Tonight, I was tapped to judge a campuswide storytelling competition. I was ushered to my front row seat by a flock of usheresses in matching banana yellow suits. The auditorium was full to capacity. Ambient Michael Bolton on the PA system. A complimentary bottle of Nongfu Spring water on my desk. Balloons everywhere. Nice.
The competition opened with a skit dubbed "The Peacock Flying Towards the Southeast." My Wikipedia research tells me it was an adaptation of a Chinese folktale, but at the time it reminded me of something Samuel Beckett might've written if he'd fallen in with the American Beat crowd. There was a two-timing temptress named Lunch. Her husband, played by a girl in a cowboy hat, galloped about on a hobbyhorse shouting, "Lunch! Lunch! Lunch!" There was a plastic swordfight followed by a few competent kung-fu scenes. In the end, I think the cowboy got back with Lunch in time for dinner, but it was hard to tell. The lights came up and the MC welcomed someone named "Keat" to the stage. After my boss elbowed me in the ribs, I realized it was me.
If you're new in China, you'd do well to write and rehearse a five-minute speech the morning prior to any large social engagement. Tonight, China had once again caught me with my pants down, but if nothing else, I at least had my boxer-briefs on.
"Well," I said, sweeping up the microphone, "how am I to follow an act like that?"
A round of applause.
"As something of a storyteller myself, I am extremely happy to be here, judging this year's China West Normal University English Storytelling Championship," I said. More applause. "In my college days, I studied creative writing. By reading my work out loud, I learned that when you tell a story, the reaction you get from your audience is not always the one you expect." I took a gulp of water and Tom Waits-growled into the microphone. "When I wrote seriously, my audience found me amusing. When I wrote for amusement, you could hear the crickets chirping."
Chirp, chirp.
"When we learn a foreign language, we sometimes focus so intensely on grammar and pronunciation, examinations and certifications, that we forget the simple pleasures language affords: the ability to express our thoughts and opinions to people of another culture, to make connections and build bridges. Language gives us the voice to share our stories with the world." I was gagging on my own words. Every platitude that came out of my mouth was like a wallop of castor oil. C'mon, kid. Wrap it up. "Storytelling is the expressway to the American heart." Jesus, did you win a Daytime Emmy or something? Cut and run! Abort, Keith, abort! "From The Monkey King to Shakespeare, from Lu Xun to Hemingway, it is storytellers who bring unity to our lives and to our world, and it is your stories I have come tonight to listen to and learn from. Thank you." I took a bow. A standing O. "And so, with no further ado: gentlemen, start your engines!"

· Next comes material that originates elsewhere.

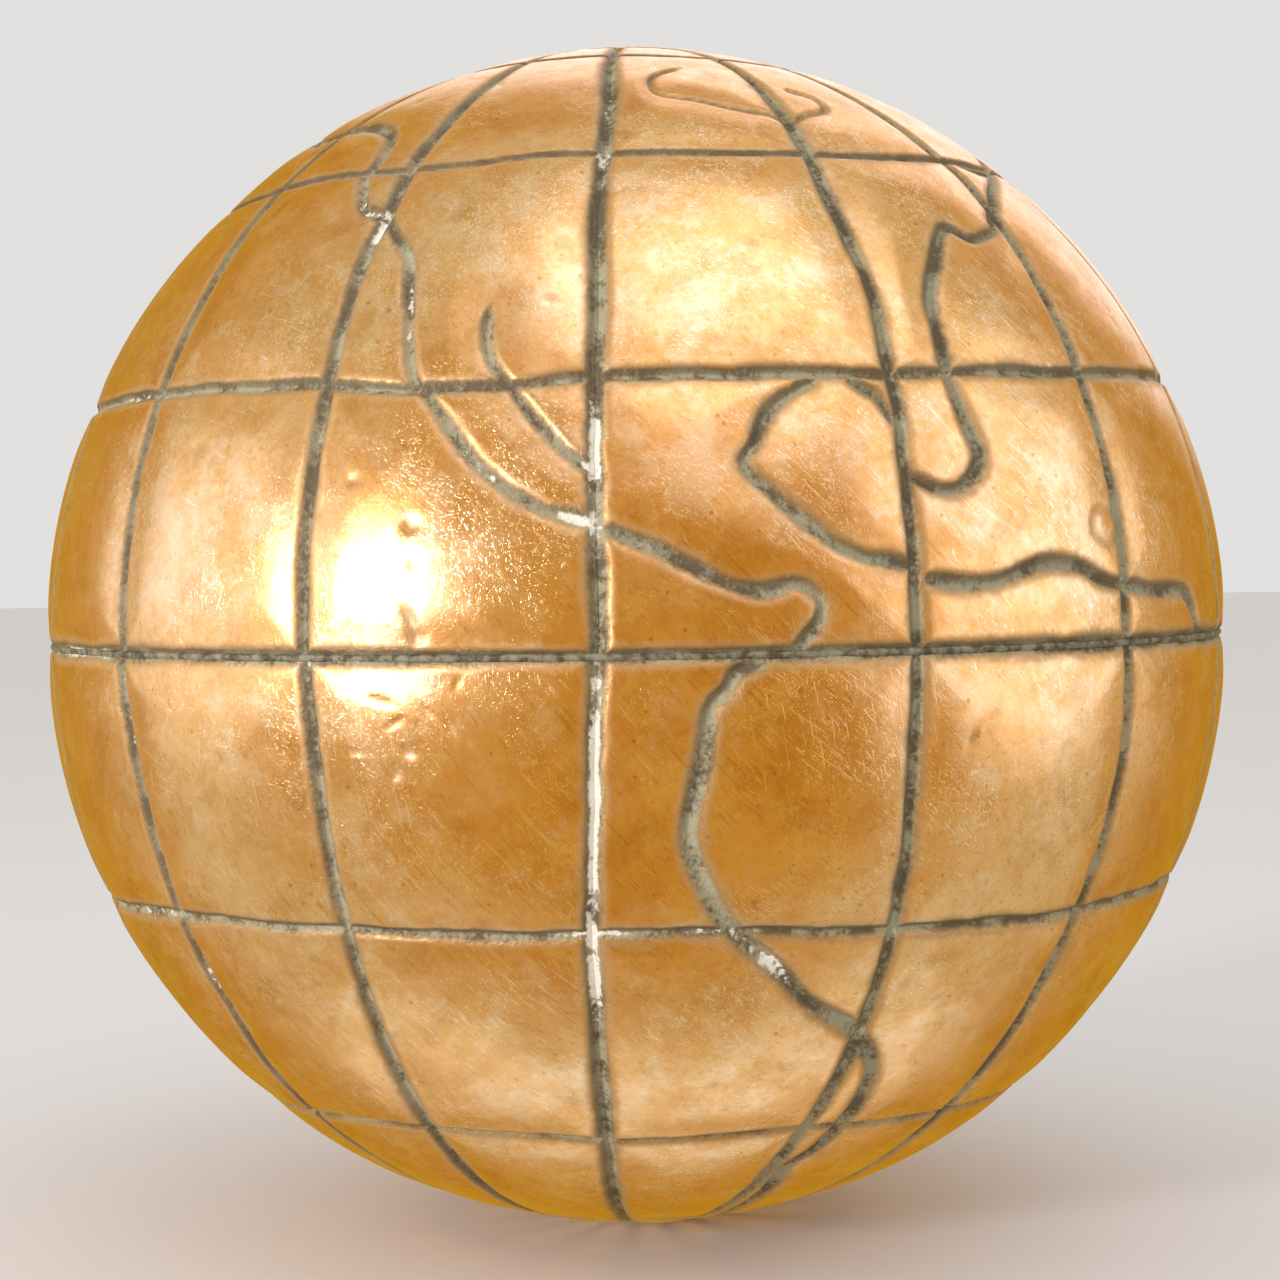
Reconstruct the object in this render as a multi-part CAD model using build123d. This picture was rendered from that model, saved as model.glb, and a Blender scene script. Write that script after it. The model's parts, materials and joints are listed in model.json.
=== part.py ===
from build123d import *
import os
from math import acos, cos, degrees, radians, sin, sqrt

# Hollow terrestrial globe ball, spun in two half shells and carried on an axis rod.
# Millimetres. The origin is the centre of the ball, and +Z runs up the polar axis to north.
# The prime face of the globe, with the Americas, looks along -Y. East is towards +X from there.

# Ball
BALL_DIAMETER = 90.0
SHELL_WALL = 1.5

# Chased lines. Depths differ so that a meridian bites a little below the parallels it crosses.
MERIDIAN_WIDTH = 1.3
MERIDIAN_DEPTH = 0.55
PARALLEL_WIDTH = 1.1
PARALLEL_DEPTH = 0.4

# Stepped off by hand with dividers, so neither set is quite even. Degrees east of the prime face.
MERIDIANS = (
    -168.5, -145.0, -121.5, -98.0, -74.5, -51.0, -28.2, -3.6,
    23.4, 47.4, 71.5, 95.5, 119.5, 143.5, 167.5,
)
# Degrees north. The equator's line is the seam between the two shells.
PARALLELS = (70.5, 46.9, 22.9, 0.0, -23.7, -47.9, -70.5)

# Degrees that a meridian's cut runs past the seam, so that it leaves the rim cleanly
END_OVERRUN = 4.0

# Lap strap inside the seam
STRAP_WIDTH = 9.0
STRAP_THICKNESS = 1.2

# Axis rod that the globe turns on, the tube it runs in, and the bush at each pole
ROD_DIAMETER = 5.0
TUBE_WALL = 1.0
TUBE_MOUTH_CHAMFER = 0.3
BUSH_WALL = 1.6
BUSH_SHOULDER_WIDTH = 2.2
BUSH_SHOULDER_THICKNESS = 1.8
VENT_DIAMETER = 1.6
VENT_HEIGHT = 12.0

# Fits
RUNNING_CLEARANCE = 0.05
SOLDER_GAP = 0.1

# The run of solder between the rims stands this far out of the floor of the equator's line
SOLDER_BEAD = 0.12

# Worked out from the sizes above
BALL_RADIUS = BALL_DIAMETER / 2
INSIDE_RADIUS = BALL_RADIUS - SHELL_WALL
SEAT_RADIUS = INSIDE_RADIUS - SOLDER_GAP
BORE_RADIUS = ROD_DIAMETER / 2 + RUNNING_CLEARANCE
TUBE_RADIUS = BORE_RADIUS + TUBE_WALL
BUSH_BORE_RADIUS = TUBE_RADIUS + SOLDER_GAP
BUSH_RADIUS = BUSH_BORE_RADIUS + BUSH_WALL
POLE_HOLE_RADIUS = BUSH_RADIUS + SOLDER_GAP
SHOULDER_RADIUS = BUSH_RADIUS + BUSH_SHOULDER_WIDTH


def height_on(radius, lateral):
    """Height above the centre of the point on a sphere that lies this far from the polar axis."""
    return sqrt(radius**2 - lateral**2)


def arc_on(radius, start, end):
    """Arc on a sphere, in the plane of the polar axis, between two distances from that axis."""
    middle = (start + end) / 2
    points = [(lateral, height_on(radius, lateral)) for lateral in (start, middle, end)]
    return ThreePointArc(*points)


def turned(*edges):
    """Solid of revolution about the polar axis, from the closed outline that the edges make."""
    return revolve(Plane.XZ * make_face(edges), Axis.Z)


def liner_radius(width, depth):
    """Radius of the round-nosed punch that leaves a line this wide and this deep."""
    return (width**2 / 4 + depth**2) / (2 * depth)


def parallel_cutters(side):
    """Punch sections of the parallels on one half, in the plane of the polar axis."""
    radius = liner_radius(PARALLEL_WIDTH, PARALLEL_DEPTH)
    track = BALL_RADIUS + radius - PARALLEL_DEPTH
    latitudes = [radians(side * latitude) for latitude in PARALLELS if side * latitude >= 0]
    return [Pos(track * cos(latitude), track * sin(latitude)) * Circle(radius) for latitude in latitudes]


def meridian_cutters():
    """One bent rod for each meridian, from below the seam up into the pole hole."""
    radius = liner_radius(MERIDIAN_WIDTH, MERIDIAN_DEPTH)
    track = BALL_RADIUS + radius - MERIDIAN_DEPTH
    end = degrees(acos(BUSH_BORE_RADIUS / BALL_RADIUS))
    rod = revolve(Pos(track, 0) * Circle(radius), Axis((0, 0, 0), (0, -1, 0)), END_OVERRUN + end)
    rod = Rot(0, END_OVERRUN, 0) * rod
    return [Rot(0, 0, longitude - 90) * rod for longitude in MERIDIANS]


def half_shell(side):
    """Spun half shell with its chased lines. side is 1 for the north and -1 for the south."""
    rim = SOLDER_GAP / 2
    outer_rim = height_on(BALL_RADIUS, rim)
    inner_rim = height_on(INSIDE_RADIUS, rim)
    inner_lip = height_on(INSIDE_RADIUS, POLE_HOLE_RADIUS)
    outer_lip = height_on(BALL_RADIUS, POLE_HOLE_RADIUS)
    section = make_face([
        arc_on(BALL_RADIUS, POLE_HOLE_RADIUS, outer_rim),
        Line((outer_rim, rim), (inner_rim, rim)),
        arc_on(INSIDE_RADIUS, inner_rim, POLE_HOLE_RADIUS),
        Line((POLE_HOLE_RADIUS, inner_lip), (POLE_HOLE_RADIUS, outer_lip)),
    ])
    blank = revolve(Plane.XZ * (section - parallel_cutters(side)), Axis.Z)
    shell = blank - meridian_cutters()
    return shell if side > 0 else mirror(shell, Plane.XY)


def seam_solder():
    """Thin washer of solder between the rims, from the strap out into the floor of the equator's line."""
    outer = BALL_RADIUS - PARALLEL_DEPTH + SOLDER_BEAD
    return Cylinder(outer, SOLDER_GAP) - Cylinder(INSIDE_RADIUS, SOLDER_GAP)


def joint_ring():
    """Strap that laps the seam inside, its face turned to the inside of the shells."""
    half = STRAP_WIDTH / 2
    face_edge = height_on(SEAT_RADIUS, half)
    inner = SEAT_RADIUS - STRAP_THICKNESS
    return turned(
        ThreePointArc((face_edge, -half), (SEAT_RADIUS, 0), (face_edge, half)),
        Polyline((face_edge, half), (inner, half), (inner, -half), (face_edge, -half)),
    )


def axle_tube():
    """Tube from pole to pole, its ends dressed to the ball, with one vent into the hollow."""
    mouth = BORE_RADIUS + TUBE_MOUTH_CHAMFER
    lip = height_on(BALL_RADIUS, mouth)
    chamfer_foot = lip - TUBE_MOUTH_CHAMFER
    wall_top = height_on(BALL_RADIUS, TUBE_RADIUS)
    north_end = arc_on(BALL_RADIUS, mouth, TUBE_RADIUS)
    tube = turned(
        north_end,
        Line((TUBE_RADIUS, wall_top), (TUBE_RADIUS, -wall_top)),
        mirror(north_end, Plane.XZ),
        Polyline((mouth, -lip), (BORE_RADIUS, -chamfer_foot), (BORE_RADIUS, chamfer_foot), (mouth, lip)),
    )
    from_the_axis = (Align.CENTER, Align.CENTER, Align.MIN)
    drill = Cylinder(VENT_DIAMETER / 2, BUSH_RADIUS, align=from_the_axis)
    return tube - Pos(0, 0, VENT_HEIGHT) * Rot(0, 90, 0) * drill


def pole_bush():
    """North bush: a barrel through the shell, dressed flush, on a shoulder that seats inside."""
    seat_edge = height_on(SEAT_RADIUS, SHOULDER_RADIUS)
    foot = seat_edge - BUSH_SHOULDER_THICKNESS
    barrel_top = height_on(BALL_RADIUS, BUSH_RADIUS)
    barrel_foot = height_on(SEAT_RADIUS, BUSH_RADIUS)
    return turned(
        arc_on(BALL_RADIUS, BUSH_BORE_RADIUS, BUSH_RADIUS),
        Line((BUSH_RADIUS, barrel_top), (BUSH_RADIUS, barrel_foot)),
        arc_on(SEAT_RADIUS, BUSH_RADIUS, SHOULDER_RADIUS),
        Polyline(
            (SHOULDER_RADIUS, seat_edge),
            (SHOULDER_RADIUS, foot),
            (BUSH_BORE_RADIUS, foot),
            (BUSH_BORE_RADIUS, height_on(BALL_RADIUS, BUSH_BORE_RADIUS)),
        ),
    )


def write(name, piece):
    """Writes one piece to its own file."""
    export_step(piece, f"parts/{name}.step")


os.makedirs("parts", exist_ok=True)
write("north_shell", half_shell(1))
write("south_shell", half_shell(-1))
write("seam_solder", seam_solder())
write("joint_ring", joint_ring())
write("axle_tube", axle_tube())
write("north_pole_bush", pole_bush())
write("south_pole_bush", mirror(pole_bush(), Plane.XY))
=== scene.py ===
"""Worn copper globe ball: two half shells with hand-chased map lines, on a brass axle tube.

Lengths are metres unless a name ends in _mm. Latitudes and longitudes are degrees, with
longitude 0 at the front of the ball (-Y) and east towards +X.
"""
import json
import logging
import math
from dataclasses import dataclass, field
from enum import Enum

import bpy
import numpy as np
from mathutils import Matrix, Vector


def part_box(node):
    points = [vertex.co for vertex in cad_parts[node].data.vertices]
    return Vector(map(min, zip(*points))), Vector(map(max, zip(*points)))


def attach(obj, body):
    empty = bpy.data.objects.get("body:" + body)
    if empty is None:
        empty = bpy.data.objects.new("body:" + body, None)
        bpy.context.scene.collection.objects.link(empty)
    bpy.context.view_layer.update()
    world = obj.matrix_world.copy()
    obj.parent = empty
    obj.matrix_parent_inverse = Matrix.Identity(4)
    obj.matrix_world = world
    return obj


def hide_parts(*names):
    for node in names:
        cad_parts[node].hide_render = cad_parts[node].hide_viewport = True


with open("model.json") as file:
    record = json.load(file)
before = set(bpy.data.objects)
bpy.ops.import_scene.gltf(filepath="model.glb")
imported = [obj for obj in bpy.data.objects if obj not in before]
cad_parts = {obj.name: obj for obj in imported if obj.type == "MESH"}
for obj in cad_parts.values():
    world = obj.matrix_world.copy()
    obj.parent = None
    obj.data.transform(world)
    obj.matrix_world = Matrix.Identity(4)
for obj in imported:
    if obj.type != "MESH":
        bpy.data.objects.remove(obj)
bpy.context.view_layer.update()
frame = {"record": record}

MM = 0.001
BODY = "root"
LOG = logging.getLogger("globe")

Route = tuple[tuple[float, float], ...]
Spot = tuple[float, float, float, float, float]
Tremor = tuple[float, float, int]
Colour = tuple[float, float, float]
Socket = bpy.types.NodeSocket
Feed = Socket | float | tuple[float, ...]
Grid = np.ndarray


# ---------------------------------------------------------------- the map


class Half(Enum):
    """Which half of the ball a shell is, by the sign of its latitudes."""

    NORTH = 1
    SOUTH = -1


class Ends(Enum):
    """Whether a chased line ends or joins up with its own start."""

    OPEN = 0
    CLOSED = 1


@dataclass(frozen=True)
class Coast:
    """One coastline: its route as (latitude, longitude) points, and the mark of the punch.

    clean_mm is how much narrower its dirt is than its mark, on each side."""

    route: Route
    ends: Ends = Ends.OPEN
    width_mm: float = 1.3
    depth_mm: float = 0.42
    clean_mm: float = 0.0


# Each meridian's nominal longitude, with its route as (latitude, longitude) where the chaser's
# hand strayed from it. The rest are stepped off evenly and wander by a seeded draw.
MERIDIANS: dict[float, Route] = {
    -74.5: ((-60, -73.5), (-24, -72.5), (0, -72), (24, -72.5), (60, -73.5)),
    -51.0: (
        (-80, -53.5), (-48, -52.2), (-41, -51.3), (-33, -49.9), (-24, -50.3), (-12, -50.1),
        (-1, -51.2), (1, -50.9), (10, -51.3), (24, -51.8), (34, -52.3), (41, -53.2), (60, -54),
    ),
    -28.2: (
        (-80, -31), (-60, -29.9), (-52, -28.7), (-40, -28.0), (-24, -27.5), (-8, -27.5),
        (-0.7, -27.8), (0.6, -28.1), (12, -28.4), (22, -28.4), (35, -28.9), (42, -28.6),
        (49, -29.1), (53.5, -28.6), (60, -29), (80, -29.5),
    ),
    -3.6: (
        (-80, -5.4), (-56, -4.9), (-45, -4.4), (-34, -4.3), (-23, -4.1), (-15, -3.7), (-5, -3.2),
        (1.5, -2.9), (10, -3.0), (16, -3.2), (30, -3.1), (40, -3.5), (47, -3.1), (56, -3.1),
        (73, -4.6), (80, -5),
    ),
    23.4: (
        (-80, 16), (-55, 20.0), (-50, 20.8), (-46, 21.7), (-39, 22.7), (-30, 23.4), (-17, 23.5),
        (-1, 23.2), (13, 23.4), (23, 23.6), (29, 24.0), (33.5, 23.8), (36, 23.4), (43, 23.3),
        (50, 23.7), (62, 24.8), (80, 26),
    ),
    47.4: (
        (-80, 44), (-60, 45.4), (-42, 46.0), (-32, 46.1), (-24, 46.7), (-18, 47.3), (-9, 47.7),
        (-2, 47.5), (0.5, 47.2), (4, 47.2), (10, 47.6), (20, 47.4), (30, 48.1), (38, 48.7),
        (44.6, 49.5), (48, 48.3), (60, 47),
    ),
    71.5: (), 95.5: (), 119.5: (), 143.5: (), 167.5: (), 191.5: (), 215.0: (), 238.5: (), 262.0: (),
}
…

The Chinese definition of plagiarism differs from our own in the west - in short, it does not exist. My students will sometimes look up Wikipedia articles on their phones in the middle of class, and present the information as though it were their own writing. But they seem unaware of any wrongdoing, or of anything that could be construed as wrongdoing. Of the sixteen storytellers, fourteen of them read scripts that they'd printed from the internet or lifted from textbooks. One of the stories - "Loveing [sic] and Losing Michael Jackson" - sounded instantly familiar, and by the third paragraph, when it became clear that the narrator was not a college-aged Chinese male but a teenage girl living in West Philadelphia, I realized that I had heard the story on NPR.
Perky, pigtailed Contestant Number 5 didn't so much tell a story, as much as she performed the Chinese answer to an American USO show. Her story was named "I Love You, China."
"I love you, China!" she shouted. Feedback. Then: softer, more reflective, "I - love you - China."
Applause. Whistling.
"I love you, China. I love you for feed me and make me strong," she said. "My dad is go to America on business. His boss ask him if I speak English and he very proud say yes. Every student learn English in China. His boss is very surprising. I love you, China. I am proud of you, China. I love you because you teach me English and make me strong."
I was waiting for a red flag to drop down from the rafters, a six-man Lunar New Year dragon to go snaking across the stage.
"Now I want you to clap your palms with me. Clap your palms. Clap clap clap."
She sang. The PA system whinnied like a flogged horse.
"I love you, China/I am so proud of you, China/thank you, China/I love you too much."
She bowed. I clapped. "7.2," I wrote on the scorecard.
Happily, when all was said and judged, the winner deserved to win. Contestant Number 14 had obviously written her story herself, because there were nitpicky little grammatical errors everywhere, but her delivery was impeccably ... human. She told the story of Thanksgiving, of Myles Standoffish and the Pilgrims, of maize and pumpkin pie and the Injuns and all the rest. At one point, she described the American rite of sitting around the television post-feast, holding one's belly and groaning with gluttonous exhaustion. I laughed and the contestant smiled at me, and I smiled back, and at that moment I wanted her to win and to win overwhelmingly, with a ten-point spread between her and the next guy, with his ten-minute robot sermon about being yourself and living life to the fullest. And to my surprise, through some scoring fluke, Contestant Number 14 did win. They gave her a badminton racket and a down comforter.
The Chinese word for judge is pingwei, which, so far as I can tell, means "one who levels things out." And tonight, I feel as though I have done my own little part in leveling shit out, in tilting the scales of culture smart and science intelligent one metric iota closer to equilibrium.